Afghan refugees return from Pakistan
The UNHCR-escorted ten truck convoy with 158 Afghans left the Saranan and Loralai refugee settlements Tuesday morning bound for the town of Buldak in south-western Afghanistan's Kandahar province.
UNHCR halted repatriation movements from Pakistan last November when it ran out of funds, leaving several thousand anxious refugees in the lurch and unable to individually finance their return home.
"Some of these refugees have been asking to return home since repatriation convoys were broken off last November," said UNHCR Representative Hasim Utkan. "We are working to help Afghans return home in a targeted way to ensure that they reach regions capable of absorbing returnees."
Each family receives 6,000 Pakistani rupees ($90), shelter material and 150 kgs of food aid from the UN World Food Program upon their return.
UNHCR staff based out of the agency's five offices inside Afghanistan operate ten mobile teams to monitor returnees and oversee assistance projects that help to stabilize former refugees back in their home areas.
The UN refugee agency has identified some communities in western, central and eastern Afghanistan that are considered conducive to returns because of stable security and local economic and agricultural conditions, and the agency helps willing Afghans originating from these regularly-monitored areas to repatriate and rebuild their lives.

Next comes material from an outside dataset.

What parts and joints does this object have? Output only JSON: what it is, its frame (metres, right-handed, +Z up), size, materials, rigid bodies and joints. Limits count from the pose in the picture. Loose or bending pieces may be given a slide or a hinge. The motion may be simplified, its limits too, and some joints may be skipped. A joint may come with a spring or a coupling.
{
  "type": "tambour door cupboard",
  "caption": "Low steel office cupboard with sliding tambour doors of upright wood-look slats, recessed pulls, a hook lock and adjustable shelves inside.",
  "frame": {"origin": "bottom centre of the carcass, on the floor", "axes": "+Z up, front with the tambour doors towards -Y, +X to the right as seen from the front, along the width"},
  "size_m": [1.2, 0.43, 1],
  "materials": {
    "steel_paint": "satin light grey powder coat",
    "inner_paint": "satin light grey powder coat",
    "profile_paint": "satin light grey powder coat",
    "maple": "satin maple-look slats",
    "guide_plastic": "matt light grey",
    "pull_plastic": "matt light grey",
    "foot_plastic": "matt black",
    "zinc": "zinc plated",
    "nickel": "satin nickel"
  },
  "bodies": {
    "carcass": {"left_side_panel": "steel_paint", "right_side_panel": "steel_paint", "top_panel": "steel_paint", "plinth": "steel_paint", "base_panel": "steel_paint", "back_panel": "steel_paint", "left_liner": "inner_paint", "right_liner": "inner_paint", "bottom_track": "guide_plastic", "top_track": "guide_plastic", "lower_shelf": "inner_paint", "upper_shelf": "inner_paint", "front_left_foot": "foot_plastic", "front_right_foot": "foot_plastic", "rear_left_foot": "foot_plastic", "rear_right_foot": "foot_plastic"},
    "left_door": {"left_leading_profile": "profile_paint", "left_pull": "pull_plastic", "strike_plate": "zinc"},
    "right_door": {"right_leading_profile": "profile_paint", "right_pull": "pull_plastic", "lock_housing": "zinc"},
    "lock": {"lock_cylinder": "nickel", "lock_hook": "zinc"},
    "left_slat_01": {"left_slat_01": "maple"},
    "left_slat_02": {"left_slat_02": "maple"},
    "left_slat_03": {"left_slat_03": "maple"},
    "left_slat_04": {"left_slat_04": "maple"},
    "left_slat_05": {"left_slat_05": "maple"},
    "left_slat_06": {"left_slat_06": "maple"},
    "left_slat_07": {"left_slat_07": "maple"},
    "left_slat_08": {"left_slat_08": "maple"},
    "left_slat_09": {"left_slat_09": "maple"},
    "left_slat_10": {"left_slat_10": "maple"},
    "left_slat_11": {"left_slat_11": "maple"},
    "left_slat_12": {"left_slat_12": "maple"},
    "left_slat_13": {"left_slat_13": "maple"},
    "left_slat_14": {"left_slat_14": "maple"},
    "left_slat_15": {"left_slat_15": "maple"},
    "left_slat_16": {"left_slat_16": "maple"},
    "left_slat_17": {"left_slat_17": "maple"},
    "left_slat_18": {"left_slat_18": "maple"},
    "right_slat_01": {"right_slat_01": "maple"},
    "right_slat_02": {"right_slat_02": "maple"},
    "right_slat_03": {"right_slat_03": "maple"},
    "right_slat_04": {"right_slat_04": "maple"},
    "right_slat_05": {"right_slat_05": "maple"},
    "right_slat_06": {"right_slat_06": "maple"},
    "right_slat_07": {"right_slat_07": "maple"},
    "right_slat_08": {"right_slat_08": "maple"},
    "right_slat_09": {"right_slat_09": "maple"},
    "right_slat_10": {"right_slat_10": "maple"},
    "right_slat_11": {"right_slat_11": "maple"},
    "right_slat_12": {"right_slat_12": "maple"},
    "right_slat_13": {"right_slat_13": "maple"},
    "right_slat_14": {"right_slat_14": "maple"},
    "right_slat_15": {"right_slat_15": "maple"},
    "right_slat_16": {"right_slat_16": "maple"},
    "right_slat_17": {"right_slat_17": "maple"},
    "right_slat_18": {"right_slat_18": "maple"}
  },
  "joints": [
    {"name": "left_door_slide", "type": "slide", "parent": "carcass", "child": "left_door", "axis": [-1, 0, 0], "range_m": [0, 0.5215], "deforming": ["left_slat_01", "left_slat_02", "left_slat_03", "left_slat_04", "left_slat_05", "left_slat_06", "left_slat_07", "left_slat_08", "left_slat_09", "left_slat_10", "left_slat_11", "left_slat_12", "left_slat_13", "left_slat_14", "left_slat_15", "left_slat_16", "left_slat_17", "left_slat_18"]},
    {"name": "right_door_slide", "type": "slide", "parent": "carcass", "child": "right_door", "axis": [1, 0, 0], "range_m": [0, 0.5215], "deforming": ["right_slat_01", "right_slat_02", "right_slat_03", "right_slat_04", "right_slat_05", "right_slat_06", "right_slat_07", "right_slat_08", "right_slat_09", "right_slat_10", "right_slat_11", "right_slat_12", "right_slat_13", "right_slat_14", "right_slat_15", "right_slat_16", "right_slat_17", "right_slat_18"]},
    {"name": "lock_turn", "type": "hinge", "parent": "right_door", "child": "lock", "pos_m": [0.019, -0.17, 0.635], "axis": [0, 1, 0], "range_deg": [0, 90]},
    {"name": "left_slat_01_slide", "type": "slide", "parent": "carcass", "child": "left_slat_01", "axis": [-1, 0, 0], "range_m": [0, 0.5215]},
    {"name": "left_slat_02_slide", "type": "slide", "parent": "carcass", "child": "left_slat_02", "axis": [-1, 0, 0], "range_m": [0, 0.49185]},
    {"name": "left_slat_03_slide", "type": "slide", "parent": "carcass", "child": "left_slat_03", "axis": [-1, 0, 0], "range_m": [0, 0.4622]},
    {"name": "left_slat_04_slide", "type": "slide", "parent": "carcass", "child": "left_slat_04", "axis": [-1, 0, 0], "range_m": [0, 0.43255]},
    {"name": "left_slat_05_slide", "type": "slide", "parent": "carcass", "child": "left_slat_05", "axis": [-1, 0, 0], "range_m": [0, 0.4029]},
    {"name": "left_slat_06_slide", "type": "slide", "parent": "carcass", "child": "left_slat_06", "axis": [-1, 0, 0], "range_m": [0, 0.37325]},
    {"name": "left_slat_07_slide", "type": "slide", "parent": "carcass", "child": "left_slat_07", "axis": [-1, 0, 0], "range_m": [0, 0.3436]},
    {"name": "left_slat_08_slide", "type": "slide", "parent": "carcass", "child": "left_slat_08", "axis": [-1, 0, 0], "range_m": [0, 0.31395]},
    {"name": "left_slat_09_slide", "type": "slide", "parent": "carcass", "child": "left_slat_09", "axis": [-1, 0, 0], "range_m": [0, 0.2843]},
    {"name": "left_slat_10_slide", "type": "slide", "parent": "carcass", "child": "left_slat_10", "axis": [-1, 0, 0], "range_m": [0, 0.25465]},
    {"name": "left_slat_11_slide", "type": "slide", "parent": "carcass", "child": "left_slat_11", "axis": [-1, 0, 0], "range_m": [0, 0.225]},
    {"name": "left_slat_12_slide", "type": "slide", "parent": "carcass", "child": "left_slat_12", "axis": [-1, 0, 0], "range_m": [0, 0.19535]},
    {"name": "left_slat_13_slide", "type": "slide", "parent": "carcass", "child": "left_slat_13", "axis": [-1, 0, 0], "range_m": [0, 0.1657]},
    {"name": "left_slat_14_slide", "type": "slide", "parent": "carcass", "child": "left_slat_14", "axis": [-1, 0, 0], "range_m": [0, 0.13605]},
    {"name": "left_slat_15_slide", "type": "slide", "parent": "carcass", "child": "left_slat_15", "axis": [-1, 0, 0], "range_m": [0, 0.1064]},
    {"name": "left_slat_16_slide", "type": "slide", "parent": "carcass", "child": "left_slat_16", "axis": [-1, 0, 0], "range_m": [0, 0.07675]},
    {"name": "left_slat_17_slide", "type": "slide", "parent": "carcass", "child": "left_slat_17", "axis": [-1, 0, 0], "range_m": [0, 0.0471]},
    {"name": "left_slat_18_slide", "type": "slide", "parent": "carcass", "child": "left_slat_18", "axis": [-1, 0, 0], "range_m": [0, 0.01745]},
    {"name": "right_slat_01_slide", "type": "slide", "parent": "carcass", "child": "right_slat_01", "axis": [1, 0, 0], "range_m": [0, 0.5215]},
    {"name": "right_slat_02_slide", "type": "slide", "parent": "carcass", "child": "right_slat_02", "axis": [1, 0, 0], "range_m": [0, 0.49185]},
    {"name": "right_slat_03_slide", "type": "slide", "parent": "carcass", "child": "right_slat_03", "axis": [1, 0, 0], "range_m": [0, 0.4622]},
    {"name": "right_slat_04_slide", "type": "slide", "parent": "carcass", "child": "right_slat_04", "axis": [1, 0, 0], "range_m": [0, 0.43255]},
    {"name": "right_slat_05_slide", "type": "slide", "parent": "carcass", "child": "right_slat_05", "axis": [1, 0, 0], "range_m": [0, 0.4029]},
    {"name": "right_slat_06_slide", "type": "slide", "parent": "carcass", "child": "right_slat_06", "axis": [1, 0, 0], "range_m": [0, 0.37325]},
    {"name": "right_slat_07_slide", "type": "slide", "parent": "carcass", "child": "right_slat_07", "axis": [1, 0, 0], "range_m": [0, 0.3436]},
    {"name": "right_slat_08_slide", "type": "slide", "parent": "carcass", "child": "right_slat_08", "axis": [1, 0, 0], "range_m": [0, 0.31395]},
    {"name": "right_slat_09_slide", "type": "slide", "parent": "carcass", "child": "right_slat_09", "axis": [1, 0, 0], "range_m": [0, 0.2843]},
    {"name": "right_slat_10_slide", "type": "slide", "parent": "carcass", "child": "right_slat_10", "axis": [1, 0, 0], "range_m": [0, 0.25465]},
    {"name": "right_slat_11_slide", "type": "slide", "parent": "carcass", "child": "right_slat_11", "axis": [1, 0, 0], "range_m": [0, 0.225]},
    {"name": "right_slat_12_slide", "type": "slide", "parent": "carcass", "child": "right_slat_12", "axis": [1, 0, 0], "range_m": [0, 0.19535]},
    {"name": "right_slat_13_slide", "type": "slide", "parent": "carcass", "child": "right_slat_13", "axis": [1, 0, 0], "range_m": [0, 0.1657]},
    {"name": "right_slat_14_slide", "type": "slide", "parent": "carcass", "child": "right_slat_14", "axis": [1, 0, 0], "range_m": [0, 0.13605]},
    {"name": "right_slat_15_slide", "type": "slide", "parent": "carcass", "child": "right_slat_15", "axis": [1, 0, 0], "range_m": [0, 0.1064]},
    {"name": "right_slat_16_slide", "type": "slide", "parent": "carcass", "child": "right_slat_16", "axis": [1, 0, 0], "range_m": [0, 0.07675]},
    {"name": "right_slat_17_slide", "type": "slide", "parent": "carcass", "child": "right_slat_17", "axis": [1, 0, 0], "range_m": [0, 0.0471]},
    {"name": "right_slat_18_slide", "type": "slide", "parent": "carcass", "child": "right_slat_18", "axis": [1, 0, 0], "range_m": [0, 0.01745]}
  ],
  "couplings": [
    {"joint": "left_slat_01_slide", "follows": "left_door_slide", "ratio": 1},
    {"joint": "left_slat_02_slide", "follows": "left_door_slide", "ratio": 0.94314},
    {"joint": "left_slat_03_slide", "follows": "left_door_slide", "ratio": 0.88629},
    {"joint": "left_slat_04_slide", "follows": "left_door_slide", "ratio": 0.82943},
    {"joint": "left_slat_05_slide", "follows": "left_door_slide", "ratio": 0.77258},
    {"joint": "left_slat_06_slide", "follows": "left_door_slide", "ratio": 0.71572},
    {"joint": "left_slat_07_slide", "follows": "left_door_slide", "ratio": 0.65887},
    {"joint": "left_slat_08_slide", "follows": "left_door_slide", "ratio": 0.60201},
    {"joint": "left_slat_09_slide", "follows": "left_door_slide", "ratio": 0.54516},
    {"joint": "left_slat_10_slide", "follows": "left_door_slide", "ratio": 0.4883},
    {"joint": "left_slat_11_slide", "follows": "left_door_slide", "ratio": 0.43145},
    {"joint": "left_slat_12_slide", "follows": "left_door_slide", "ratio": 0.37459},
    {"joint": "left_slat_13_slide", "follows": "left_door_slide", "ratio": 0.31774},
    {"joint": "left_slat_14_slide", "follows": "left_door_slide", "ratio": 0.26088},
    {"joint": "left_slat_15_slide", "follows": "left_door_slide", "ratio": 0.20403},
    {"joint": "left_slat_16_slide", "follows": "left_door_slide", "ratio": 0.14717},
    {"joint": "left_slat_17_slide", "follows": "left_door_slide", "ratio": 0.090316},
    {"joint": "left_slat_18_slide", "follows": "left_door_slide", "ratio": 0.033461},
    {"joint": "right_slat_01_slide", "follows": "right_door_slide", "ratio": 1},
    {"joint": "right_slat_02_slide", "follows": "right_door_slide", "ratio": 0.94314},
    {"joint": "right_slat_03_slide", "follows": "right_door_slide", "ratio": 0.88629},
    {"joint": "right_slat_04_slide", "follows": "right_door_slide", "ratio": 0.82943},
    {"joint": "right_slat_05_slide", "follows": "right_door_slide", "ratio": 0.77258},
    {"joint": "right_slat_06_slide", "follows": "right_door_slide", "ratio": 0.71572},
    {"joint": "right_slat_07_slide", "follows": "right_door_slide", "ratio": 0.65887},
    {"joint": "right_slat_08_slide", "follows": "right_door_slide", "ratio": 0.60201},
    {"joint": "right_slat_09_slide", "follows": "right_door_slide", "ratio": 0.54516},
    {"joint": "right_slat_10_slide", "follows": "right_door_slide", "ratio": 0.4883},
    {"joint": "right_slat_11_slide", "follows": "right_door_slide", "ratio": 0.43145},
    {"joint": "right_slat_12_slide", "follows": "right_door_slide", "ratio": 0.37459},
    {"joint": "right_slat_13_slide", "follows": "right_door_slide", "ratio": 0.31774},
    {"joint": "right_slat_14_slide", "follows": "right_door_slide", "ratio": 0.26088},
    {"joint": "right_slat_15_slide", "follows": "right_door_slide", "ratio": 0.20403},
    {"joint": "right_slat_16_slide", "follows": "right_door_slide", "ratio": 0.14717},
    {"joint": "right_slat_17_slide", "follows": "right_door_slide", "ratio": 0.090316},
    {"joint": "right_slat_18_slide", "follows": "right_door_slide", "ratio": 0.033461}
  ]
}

Last year more than 76,800 Afghan refugees voluntarily returned home from Pakistan and 134,000 returned from Iran in UNHCR-facilitated and monitored repatriation convoys.
Both Pakistan and neighboring Iran each shelter some two million Afghan refugees. The more than four million Afghan refugees comprise the largest refugee population world-wide. UNHCR plans further repatriation convoys from Pakistan to non-war affected parts of Afghanistan.